By Brandt Mannchen
On February 9, 2016, Lorraine G. Bonney died in Chase, British Columbia, Canada, at the age of 93. Lorraine, along with her husband Orrin, was an original founder of the Sierra Club’s Lone Star Chapter and the Houston Regional Group. The Lone Star Chapter's highest award is named the “Orrin Bonney Award.” It could just as well have been named the “Lorraine Bonney Award.”
In 1965, when the Lone Star Chapter was founded, there were no regional groups. Many of the original founders and volunteers of the Lone Star Chapter lived in the Houston area, like Brom Wilkin and Emil Kindshey. Lorraine and Orrin lived in Houston but also had a homestead in Conroe, Texas (“Happy Oaks”) that was forested, wild, and filled with wildlife.
Lorraine and Orrin were a team, partners. They argued like “cats and dogs” but were united in their love for each other, the wild country, and the need for a Sierra Club in Texas and elsewhere to protect and advocate for wilderness and wild lands.
Lorraine was born in the City of Edmonton in Alberta, Canada. She and Orrin met in Canada, and as the story goes, when Orrin, an attorney, saved Lorraine from severe injury or death in a fall while he was teaching a course in technical mountain climbing, in gratitude, as Lorraine said, she agreed to marry him. This was in the mid-1950s. They not only shared a love for mountains and mountain climbing but also wilderness and wild lands and had a summer home in Kelly, Wyoming, in the shadow the Grand Tetons, which they willed to Grand Teton National Park after their deaths.
Lorraine was also an accomplished writer and wrote or co-wrote with Orrin many books, including “The Grand Controversy” (about who first climbed the Grand Teton), “The Big Thicket Guidebook” (which literally took 40 years to complete and anyone who wants to explore the Big Thicket should not be without), “Battle Drums and Geysers” (about the first army expedition to Yellowstone), “The Teton Range and Gros Ventre Range”, “Bonney's Guide to Jackson's Hole and Grand Teton National Park”, “Yellowstone Park and the Absaroka Range”, and other books.

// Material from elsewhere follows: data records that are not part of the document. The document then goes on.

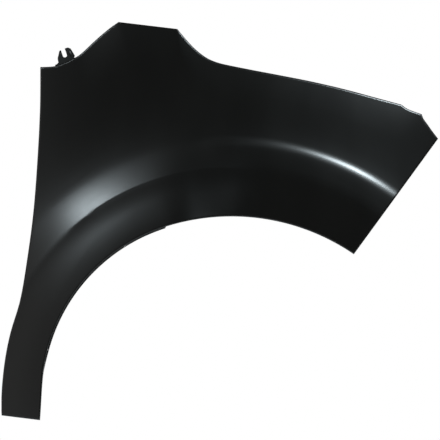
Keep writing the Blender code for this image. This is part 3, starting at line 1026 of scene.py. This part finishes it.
        def run(side: Side, profile: Sequence[Pair], segments: Sequence[int] = (), pad: float = 0.0) -> list:
            """Grow the flange of one run of the outline.

            Args:
                side: The run.
                profile: How the flange runs outward and inboard.
                segments: The solid's segments that hold pads or tabs.
                pad: How much farther inboard those reach.

            Returns:
                The rows of vertices.
            """
            stations = spans[side]
            return self.flange(
                mesh, [folded[i] for i in stations], profile,
                pads=[pad * self.bulge(i, segments) for i in range(len(stations))],
                sunk=[bends[i] - self.edge_bend for i in stations],
            )

        door = run(Side.DOOR, fl.straight(fl.door), fl.door_tab_segments, fl.door_tab)
        run(Side.PILLAR, fl.straight(fl.pillar))
        run(Side.TOP, fl.straight(fl.top))
        rail = run(Side.HOOD, fl.gutter(), fl.rail_pad_segments, fl.rail_pad)
        run(Side.LAMP, fl.straight(fl.lamp))
        run(Side.CORNER, fl.straight(fl.lamp))
        front = folded[front_start + margin + self.per_row : arch_start - margin + 1]
        front = self.flange(mesh, front, fl.straight(fl.front))
        lip = folded[arch_start + self.per_relief : toe_start - self.per_relief + 1]
        turns = [polar(Vector((vertex.co.x, vertex.co.z)))[0] for vertex, _ in lip]
        leans = [
            (turn > fl.opening_lean_from_deg) * (1 - blend(turn, *fl.opening_lean_fade_deg)) for turn in turns
        ]
        arch = self.flange(mesh, lip, fl.straight(fl.opening, fl.opening_lean), leans=leans)
        toe = self.flange(mesh, folded[toe_start + margin : len(folded) - margin + 1], fl.straight(fl.toe))

        pads, tabs = fl.rail_pad_segments, fl.door_tab_segments
        cuts = [(self.segment_seat(rail[-3], rail[-1], pad), holes.rail) for pad in pads]
        cuts += [(self.segment_seat(door[0], door[-1], tab, holes.tab_share), holes.door) for tab in tabs]
        cuts += [(self.share_seat(arch, share), holes.liner) for share in self.liner_shares(inner)]
        cuts += [(self.share_seat(front, share), holes.clip) for share in holes.clip_shares]
        cuts.append((self.share_seat(toe, 0.5), holes.toe))

        edge = [(outer[i], folded[i][1], folded[i][0].co.y) for i in spans[Side.PILLAR]]
        panel = mesh_object(self.node + "_pressing", mesh, self.sharp_deg)
        thicken(panel, self.sheet, -1)
        combine(panel, [self.cutter(place, *size) for place, size in cuts], "DIFFERENCE")
        smooth(panel, self.sharp_deg)
        weighted = panel.modifiers.new("even_shading", "WEIGHTED_NORMAL")
        weighted.mode = "FACE_AREA"
        weighted.keep_sharp = True
        return panel, edge

    def liner_shares(self, inner: list[Vector]) -> list[float]:
        """Work out where the holes for the wheel-arch liner come.

        Args:
            inner: The sections' inner ends, from the toe to the front corner.

        Returns:
            Shares of the way round the opening from its front end.
        """
        arch = inner[self.per_relief : -self.per_relief][::-1]
        lengths = [(b - a).length for a, b in zip(arch, arch[1:])]
        ends = [int((segment - 0.5) * self.per_segment) for segment in self.holes.liner_segments]
        return [sum(lengths[:end]) / sum(lengths) for end in ends]


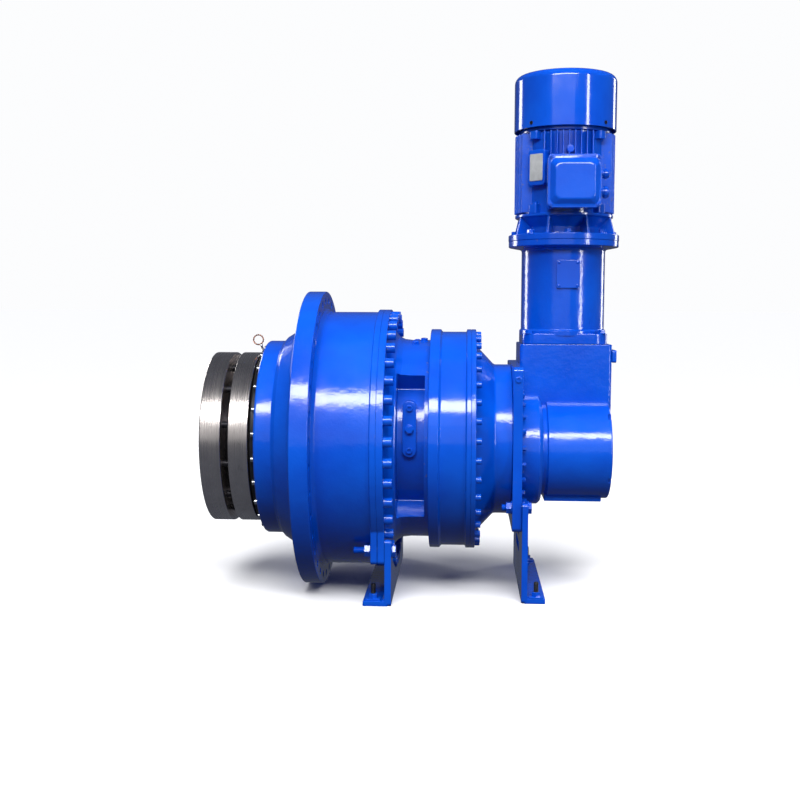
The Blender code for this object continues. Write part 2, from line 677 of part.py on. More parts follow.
def bevel_gear(name, teeth, mate_teeth, direction, bore, turn):
    """Straight bevel gear whose cone apex is where the two gear axes cross."""
    radius = teeth * BEVEL_MODULE / 2.0
    depth = mate_teeth * BEVEL_MODULE / 2.0
    shrink = 1.0 - BEVEL_FACE / math.hypot(radius, depth)
    frame = axis_frame(direction, (MOTOR_X, MOTOR_Y, AXIS_Z + COUNTER_Z))
    bm = bmesh.new()
    outline = tooth_outline(teeth, BEVEL_MODULE, BEVEL_ADDENDUM, BEVEL_DEDENDUM, turn,
                            BEVEL_TOOTH_WIDTH)
    rows = []
    for scale in (1.0, shrink):
        points = [Vector((a * scale, b * scale, depth * scale)) for a, b in outline]
        rows.append([bm.verts.new(frame @ point) for point in points])
    bm.faces.new(rows[0])
    bm.faces.new(rows[1][::-1])
    count = len(outline)
    for step in range(count):
        after = (step + 1) % count
        bm.faces.new((rows[0][step], rows[1][step], rows[1][after], rows[0][after]))
    item = finish_object(name, bm, "gear")
    if bore:
        hole = revolve_bmesh([(0.0, 0.0), (bore, 0.0), (bore, 0.2), (0.0, 0.2)],
                             SMALL_FACETS, frame)
        cut(item, finish_object("bore", hole, "gear"))
    return item


def bevel_train():
    """Countershaft, bevel wheel and the vertical bevel pinion shaft."""
    y, z = COUNTER_Y, AXIS_Z + COUNTER_Z
    shaft = spur_gear("countershaft", SPUR_PINION_TEETH, SPUR_MODULE, SPUR_X0 - 0.002,
                      SPUR_X1 + 0.002, 0.0,
                      COUNTER_ANGLE + math.pi + math.pi / SPUR_PINION_TEETH,
                      COUNTER_Y, COUNTER_Z)
    join(shaft, rod("left", (0.252, y, z), (0.270, y, z), 0.018, "gear", SMALL_FACETS))
    join(shaft, rod("right", (0.300, y, z), (0.490, y, z), 0.018, "gear", SMALL_FACETS))
    set_origin(shaft, (SPUR_X0, y, z))
    wheel = bevel_gear("bevel_wheel", BEVEL_WHEEL_TEETH, BEVEL_PINION_TEETH, (-1, 0, 0),
                       0.0183, BEVEL_WHEEL_TURN)
    set_origin(wheel, (MOTOR_X, y, z))
    pinion = bevel_gear("bevel_pinion_shaft", BEVEL_PINION_TEETH, BEVEL_WHEEL_TEETH,
                        (0, 0, 1), 0.0, BEVEL_PINION_TURN)
    join(pinion, rod("stem", (MOTOR_X, y, z + 0.070), (MOTOR_X, y, AXIS_Z + 0.520),
                     0.022, "gear", SMALL_FACETS))
    set_origin(pinion, (MOTOR_X, y, z))
    bore = running_bore(0.018, SMALL_FACETS)
    lathe_x("countershaft_bearing", [
        (0.455, bore), (0.455, 0.040), (0.475, 0.040), (0.475, bore)],
        "steel", SMALL_FACETS, COUNTER_Y, COUNTER_Z)
    bore = running_bore(0.022, SMALL_FACETS)
    lathe_z("pinion_bearing", [
        (bore, 0.312), (0.065, 0.312), (0.065, 0.342), (bore, 0.342)],
        "steel", SMALL_FACETS)


# ---------------------------------------------------------------- column and motor
def column_and_motor():
    half = 0.137
    base = rounded_rectangle(-half, half, -half, half, 0.050, 2)
    column = prism_z("adapter_column", [base], COLUMN_Z0, COLUMN_BASE_Z, "blue")
    join(column, lathe_z("tube", [
        (0.0, 0.332), (0.141, 0.332), (0.141, 0.347), (COLUMN_R, 0.351),
        (COLUMN_R, 0.610), (MOTOR_FLANGE_R - 0.001, 0.618),
        (MOTOR_FLANGE_R - 0.001, COLUMN_Z1), (0.0, COLUMN_Z1)], "blue"))
    cut(column, lathe_z("bore", [
        (0.0, 0.29), (0.068, 0.29), (0.068, 0.365), (0.114, 0.385), (0.114, 0.650),
        (0.0, 0.650)], "blue"))
    plate = rounded_rectangle(0.346, 0.420, 0.483, 0.572, 0.004, 1)
    front = MOTOR_Y - COLUMN_R
    prism_y("column_plate", [plate], front - 0.006, front - 0.001, "blue")
    lathe_z("shaft_coupling", [
        (0.0223, 0.440), (0.055, 0.440), (0.055, 0.590), (0.0223, 0.590)],
        "dark", SMALL_FACETS)
    lathe_z("motor_end_shield", [
        (0.045, SHIELD_Z0), (MOTOR_FLANGE_R, SHIELD_Z0),
        (MOTOR_FLANGE_R, FLANGE_TOP_Z), (0.138, FLANGE_TOP_Z), (0.138, 0.672),
        (0.159, 0.713), (0.159, SHIELD_Z1), (0.118, SHIELD_Z1), (0.118, 0.700),
        (0.045, 0.672)], "blue")
    frame = lathe_z("motor_frame", [
        (0.116, FRAME_Z0), (FRAME_R, FRAME_Z0), (FRAME_R, FRAME_Z1),
        (0.116, FRAME_Z1)], "blue")
    join(frame, frame_fins())
    lathe_z("stator", [
        (0.079, 0.755), (0.1145, 0.755), (0.1145, 0.940), (0.079, 0.940)], "copper")
    lathe_z("rear_end_shield", [
        (0.026, FRAME_Z1 + GAP), (0.146, FRAME_Z1 + GAP), (0.146, 0.994),
        (0.026, 1.006)], "blue")
    lathe_z("fan_cowl", [
        (COWL_R - 0.003, COWL_Z0), (COWL_R, COWL_Z0), (COWL_R, COWL_Z1 - 0.018),
        (COWL_R - 0.018, COWL_Z1), (0.045, COWL_Z1), (0.045, COWL_Z1 - 0.003),
        (COWL_R - 0.020, COWL_Z1 - 0.003), (COWL_R - 0.003, COWL_Z1 - 0.019)],
        "blue")
    rotor_and_fan()
    terminal_box()


def fin_plates(bm, offsets, side, along_x, low, high):
    """Flat fins in one direction, reaching from inside the wall to the fin circle."""
    for offset in offsets:
        ends = sorted((side * math.sqrt(FIN_ROOT_R ** 2 - offset ** 2),
                       side * math.sqrt(FIN_R ** 2 - offset ** 2)))
        thick = (offset - 0.0022, offset + 0.0022)
        spans = (ends, thick) if along_x else (thick, ends)
        corners = [(spans[0][0], spans[1][0]), (spans[0][1], spans[1][0]),
                   (spans[0][1], spans[1][1]), (spans[0][0], spans[1][1])]
        rows = []
        for z in (low, high):
            rows.append([bm.verts.new((MOTOR_X + x, MOTOR_Y + y, AXIS_Z + z))
                         for x, y in corners])
        bm.faces.new(rows[0][::-1])
        bm.faces.new(rows[1])
        for k in range(4):
            after = (k + 1) % 4
            bm.faces.new((rows[0][k], rows[0][after], rows[1][after], rows[1][k]))


def frame_fins():
    """Cooling fins parallel to the motor axis, short ones above the terminal box."""
    bm = bmesh.new()
    low, high = FRAME_Z0 + 0.006, FRAME_Z1 - 0.004
    every = [index * 0.019 for index in range(-4, 5)]
    fin_plates(bm, every, -1, True, low, high)
    fin_plates(bm, every, 1, True, low, high)
    fin_plates(bm, every, 1, False, low, high)
    fin_plates(bm, every, -1, False, BOX_TOP_Z + 0.004, high)
    return finish_object("fins", bm, "blue")


def rotor_and_fan():
    lathe_z("rotor", [
        (0.0, 0.5206), (0.022, 0.5206), (0.022, 0.745), (0.0775, 0.750),
        (0.0775, 0.945), (0.022, 0.950), (0.022, 1.140), (0.0, 1.140)],
        "gear", SMALL_FACETS)
    bore = running_bore(0.022, SMALL_FACETS)
    lathe_z("motor_bearing", [
        (bore, 0.640), (0.0445, 0.640), (0.0445, 0.668), (bore, 0.668)],
        "steel", SMALL_FACETS)
    fan = lathe_z("fan", [
        (0.0223, 1.055), (0.045, 1.055), (0.045, 1.105), (0.125, 1.111),
        (0.125, 1.115), (0.0223, 1.115)], "dark", SMALL_FACETS)
    bm = bmesh.new()
    for index in range(7):
        turn = Matrix.Rotation(2.0 * math.pi * index / 7, 4, "Z")
        rows = []
        for z in (1.065, 1.113):
            corners = [(0.040, -0.0015), (0.122, -0.0015), (0.122, 0.0015),
                       (0.040, 0.0015)]
            rows.append([bm.verts.new(turn @ Vector((a, b, z + AXIS_Z)))
                         for a, b in corners])
        bm.faces.new(rows[0][::-1])
        bm.faces.new(rows[1])
        for k in range(4):
            after = (k + 1) % 4
            bm.faces.new((rows[0][k], rows[0][after], rows[1][after], rows[1][k]))
    bmesh.ops.translate(bm, vec=(MOTOR_X, MOTOR_Y, 0.0), verts=bm.verts)
    join(fan, finish_object("blades", bm, "dark"))


def terminal_box():
    back = MOTOR_Y - FRAME_R - 0.001
    outline = rounded_rectangle(BOX_LEFT, BOX_RIGHT, BOX_BOTTOM_Z, BOX_TOP_Z, 0.012, 2)
    inside = rounded_rectangle(BOX_LEFT + 0.006, BOX_RIGHT - 0.006,
                               BOX_BOTTOM_Z + 0.006, BOX_TOP_Z - 0.006, 0.006, 1)
    box = prism_y("terminal_box", [outline], BOX_FRONT_Y, back, "blue")
    cut(box, prism_y("inside", [inside], BOX_FRONT_Y - 0.01, back - 0.006, "blue"))
    lid = prism_y("terminal_cover", [outline], BOX_FRONT_Y - 0.008, BOX_FRONT_Y - GAP,
                  "blue")
    raised = rounded_rectangle(BOX_LEFT + 0.024, BOX_RIGHT - 0.006,
                               BOX_BOTTOM_Z + 0.020, BOX_TOP_Z - 0.028, 0.014, 2)
    join(lid, prism_y("raised", [raised], BOX_FRONT_Y - 0.024, BOX_FRONT_Y - 0.004,
                      "blue"))
    for name, z, radius in (("cable_gland_1", 0.835, 0.017),
                            ("cable_gland_2", 0.779, 0.022)):
        centre = Vector((BOX_RIGHT + GAP, -0.055, AXIS_Z + z))
        loop = [(0.0, 0.0), (radius, 0.0), (radius, 0.014), (radius * 0.8, 0.016),
                (radius * 0.7, 0.032), (0.0, 0.032)]
        frame = axis_frame((1, 0, 0), centre)
        finish_object(name, revolve_bmesh(loop, 12, frame), "blue")
    badge = prism_x("rating_plate", [rounded_rectangle(-0.024, 0.024, 0.822, 0.906,
                                                       0.003, 1)],
                    FIN_R + 0.0005, FIN_R + 0.0025, "plate")
    badge.data.transform(Matrix.Translation((MOTOR_X, MOTOR_Y, 0.0))
                         @ Matrix.Rotation(math.radians(232.0), 4, "Z"))


# ---------------------------------------------------------------- support brackets
def bracket(name, half_y, top, x0, thickness, toe, clearance, centre_z, slots):
    """Upright plate on a base plate, cut clear of the round flange it carries."""
    outline = rounded_rectangle(-half_y, half_y, FLOOR_Z + 0.0006, top, 0.006, 1)
    item = prism_x(name, [outline], x0, x0 + thickness, "blue")
    room = [(x0 - 0.01, 0.0), (x0 - 0.01, clearance), (x0 + thickness + 0.01, clearance),
            (x0 + thickness + 0.01, 0.0)]
    cut(item, lathe_x("room", room, "blue", FACETS, 0.0, centre_z))
    low, high = sorted((x0 + thickness / 2.0, toe))
    join(item, block("base", (low, -half_y + 0.0005, FLOOR_Z),
                     (high, half_y - 0.0005, FLOOR_Z + 0.0150), "blue"))
    for z0, z1 in slots:
        slot = rounded_rectangle(-0.090, 0.090, z0, z1, 0.014, 3)
        cut(item, prism_x("slot", [slot], x0 - 0.01, x0 + thickness + 0.01, "blue"))
    return item


def bracket_bolt(name, y, z, ends, nut, head):
    """Through bolt with its nut, turned as one piece along X."""
    item = rod(name, (ends[0], y, AXIS_Z + z), (ends[1], y, AXIS_Z + z), 0.0108,
               "blue", 8)
    join(item, rods_along_x("nut", [(y, z)], nut[0], nut[1], 0.019, 6, "blue"))
    join(item, rods_along_x("head", [(y, z)], head[0], head[1], 0.019, 6, "blue"))
    return item


def supports():
    front_x1 = FRONT_X0 + FRONT_T
    front = bracket("front_bracket", FRONT_Y, -0.270, FRONT_X0, FRONT_T, -0.242, 0.4165,
                    0.0, [])
    points = [(side * FRONT_BOLT_Y, FRONT_BOLT_Z) for side in (-1, 1)]
    cut(front, rods_along_x("holes", points, -0.19, -0.14, 0.0115, 12))
    rear_x1 = REAR_X0 + REAR_T
    rear = bracket("rear_bracket", REAR_Y, -0.166, REAR_X0, REAR_T, 0.305, 0.2085,
                   CASE_Z, [(-0.300, -0.264), (-0.352, -0.320)])
    points = [(side * REAR_BOLT_Y, REAR_BOLT_Z) for side in (-1, 1)]
    cut(rear, rods_along_x("holes", points, 0.20, 0.26, 0.0115, 12))
    lug_x0 = JOINT_X0 - 0.002
    for side, label in ((-1, "near"), (1, "far")):
        bracket_bolt("front_bolt_" + label, side * FRONT_BOLT_Y, FRONT_BOLT_Z,
                     (-0.272, front_x1 + 0.006), (lug_x0 - 0.021, lug_x0 - GAP),
                     (front_x1 + GAP, front_x1 + 0.013))
        bracket_bolt("rear_bolt_" + label, side * REAR_BOLT_Y, REAR_BOLT_Z,
                     (0.172, rear_x1 + 0.006), (PLATE_X0 - 0.019, PLATE_X0 - GAP),
                     (rear_x1 + GAP, rear_x1 + 0.012))


def centre_over_origin():
    """Shift everything along X so that the origin is under the middle."""
    for item in bpy.data.objects:
        item.location.x -= (DISC_X0 + MOTOR_X + MOTOR_FLANGE_R) / 2.0


clear_scene()
output_parts()
output_carrier()
shrink_disc()
middle_parts()
input_stage()
bevel_parts()
bevel_train()
column_and_motor()
supports()
centre_over_origin()
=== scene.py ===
"""Looks of the planetary gearbox: fine surfaces, finishes, lights and camera.

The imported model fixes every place. Sizes are in metres. Places are counted from
the gearbox axis: x from the frame's datum along the axis, z up from the axis.
"""

from math import cos, pi, radians, sin, sqrt, tan

import bmesh
import bpy
from mathutils import Matrix, Vector


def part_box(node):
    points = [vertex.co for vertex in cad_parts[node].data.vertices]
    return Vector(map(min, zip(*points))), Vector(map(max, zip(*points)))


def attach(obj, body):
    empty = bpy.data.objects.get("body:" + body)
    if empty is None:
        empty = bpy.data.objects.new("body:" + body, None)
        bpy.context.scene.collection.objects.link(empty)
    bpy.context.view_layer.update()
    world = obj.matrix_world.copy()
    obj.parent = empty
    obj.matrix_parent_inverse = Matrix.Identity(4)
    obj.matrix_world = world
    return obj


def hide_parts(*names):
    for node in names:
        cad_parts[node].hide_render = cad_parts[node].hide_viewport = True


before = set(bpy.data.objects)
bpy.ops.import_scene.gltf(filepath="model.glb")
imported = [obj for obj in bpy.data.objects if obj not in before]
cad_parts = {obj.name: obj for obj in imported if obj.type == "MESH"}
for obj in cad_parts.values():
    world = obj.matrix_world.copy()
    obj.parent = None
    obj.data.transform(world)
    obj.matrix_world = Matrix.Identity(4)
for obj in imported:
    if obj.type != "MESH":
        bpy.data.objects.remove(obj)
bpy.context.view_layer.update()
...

When Orrin died in the late 1970s, Lorraine did not stop exploring. Lorraine rode a bicycle across East Africa, climbed Mount Kilimanjaro, and conducted trail work at Lake Baikal in Russian Siberia.
I best remember her when she gave a presentation in the early 1990s to the Houston Regional Group about her trip to Antarctica where she was hired on as a driver of a snow machine that shuttled scientists back and forth across that frozen continent. As she finished reading each page of the presentation, she dropped them on the floor from the podium. I raced to pick each page up and Lorraine kidded me in front of the standing room only crowd as I did so.
Lorraine was principled to the point of pigheadedness. If she believed in something and thought her position was right, not God, the mountains, or the Sierra Club could sway her. I remember vividly at a Lone Star Chapter meeting in 1978, with Orrin ill and by her side, how she told off the Chapter Executive Committee based on her perception of its weakness with regard to clear cutting and wilderness in the National Forests of Texas.
Lorraine's friendship with Big Thicket doyens Maxine Johnston and Geraldine Watson was firm and long. When these three strong women got together there was no telling what would happen in addition to laughter and high spirits. Lorraine, unfortunately, was under recognized in the Sierra Club and the wider conservation community for her efforts to stop clear cutting and protect wild forests and wilderness.
It is without a doubt a “sad day” that Lorraine no longer is with us. She is the last of the Lone Star Chapter's founders to depart. As longtime Sierra Club forest activist Tom Maddux said, “It's the End of an Era.” Long live Lorraine Bonney's name and her cause!